#### INFORMATION PROVIDED
::::::
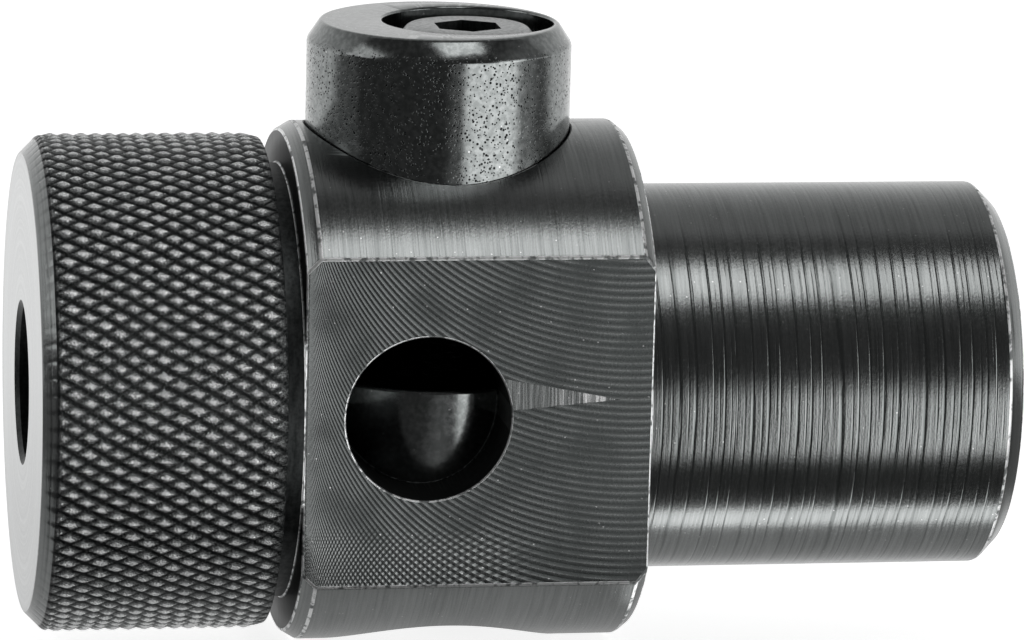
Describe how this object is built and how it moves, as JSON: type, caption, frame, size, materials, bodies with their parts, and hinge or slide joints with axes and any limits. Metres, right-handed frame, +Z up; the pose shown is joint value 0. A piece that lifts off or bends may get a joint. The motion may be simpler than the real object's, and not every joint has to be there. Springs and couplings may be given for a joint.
{
  "type": "tapping chuck",
  "caption": "Tapping chuck with a plain round shank, a knurled nut over a rubber and steel collet, and two screw-drawn jaws in a cross bore that grip the tap's square.",
  "frame": {"origin": "on the chuck axis, at the shoulder face where the head meets the shank", "axes": "+X runs out along the shank, +Z up the cross bore to the clamp screw's head, and the flat with the sight window faces -Y"},
  "size_m": [0.0633, 0.032, 0.0403],
  "materials": {
    "burnished_steel": "burnished black steel with fine turning and milling marks",
    "nut_steel": "burnished black steel, diamond knurled",
    "jaw_steel": "hardened and blackened steel, ground, slightly pitted",
    "screw_steel": "black oxide screw steel",
    "washer_steel": "plain steel washer, lightly oiled",
    "blade_steel": "ground spring steel",
    "collet_rubber": "moulded black oil-resistant rubber"
  },
  "bodies": {
    "holder": {"holder_body": "burnished_steel", "guide_screw_upper": "screw_steel", "guide_screw_lower": "screw_steel"},
    "collet": {"collet_rubber": "collet_rubber", "collet_blade_01": "blade_steel", "collet_blade_02": "blade_steel", "collet_blade_03": "blade_steel", "collet_blade_04": "blade_steel", "collet_blade_05": "blade_steel", "collet_blade_06": "blade_steel", "collet_blade_07": "blade_steel", "collet_blade_08": "blade_steel", "collet_blade_09": "blade_steel", "collet_blade_10": "blade_steel", "collet_blade_11": "blade_steel", "collet_blade_12": "blade_steel"},
    "nut": {"clamping_nut": "nut_steel"},
    "upper_jaw": {"upper_jaw": "jaw_steel", "screw_washer": "washer_steel"},
    "screw": {"clamp_screw": "screw_steel"},
    "lower_jaw": {"lower_jaw": "jaw_steel"}
  },
  "joints": [
    {"name": "collet_travel", "type": "slide", "parent": "holder", "child": "collet", "axis": [-1, 0, 0], "range_m": [0, 0.0045]},
    {"name": "nut_turn", "type": "hinge", "parent": "collet", "child": "nut", "pos_m": [-0.031, 0, 0], "axis": [-1, 0, 0], "range_deg": [0, 1080]},
    {"name": "jaw_float", "type": "slide", "parent": "holder", "child": "upper_jaw", "axis": [0, 0, 1], "range_m": [-0.003, 0.0006]},
    {"name": "screw_turn", "type": "hinge", "parent": "upper_jaw", "child": "screw", "pos_m": [-0.01032, 0, 0.0181], "axis": [0, 0, 1], "range_deg": [-1485, 720]},
    {"name": "lower_jaw_travel", "type": "slide", "parent": "upper_jaw", "child": "lower_jaw", "axis": [0, 0, -1], "range_m": [-0.0033, 0.0016]}
  ],
  "couplings": [
    {"joint": "nut_turn", "follows": "collet_travel", "rad_per_m": 4188.8},
    {"joint": "screw_turn", "follows": "lower_jaw_travel", "rad_per_m": 7854}
  ]
}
::::::
#### TASK DIRECTIONS
Show every line that contains the word "hinge".

#### EXERCISE SOLUTION
Describe how this object is built and how it moves, as JSON: type, caption, frame, size, materials, bodies with their parts, and hinge or slide joints with axes and any limits. Metres, right-handed frame, +Z up; the pose shown is joint value 0. A piece that lifts off or bends may get a joint. The motion may be simpler than the real object's, and not every joint has to be there. Springs and couplings may be given for a joint.
    {"name": "nut_turn", "type": "hinge", "parent": "collet", "child": "nut", "pos_m": [-0.031, 0, 0], "axis": [-1, 0, 0], "range_deg": [0, 1080]},
    {"name": "screw_turn", "type": "hinge", "parent": "upper_jaw", "child": "screw", "pos_m": [-0.01032, 0, 0.0181], "axis": [0, 0, 1], "range_deg": [-1485, 720]},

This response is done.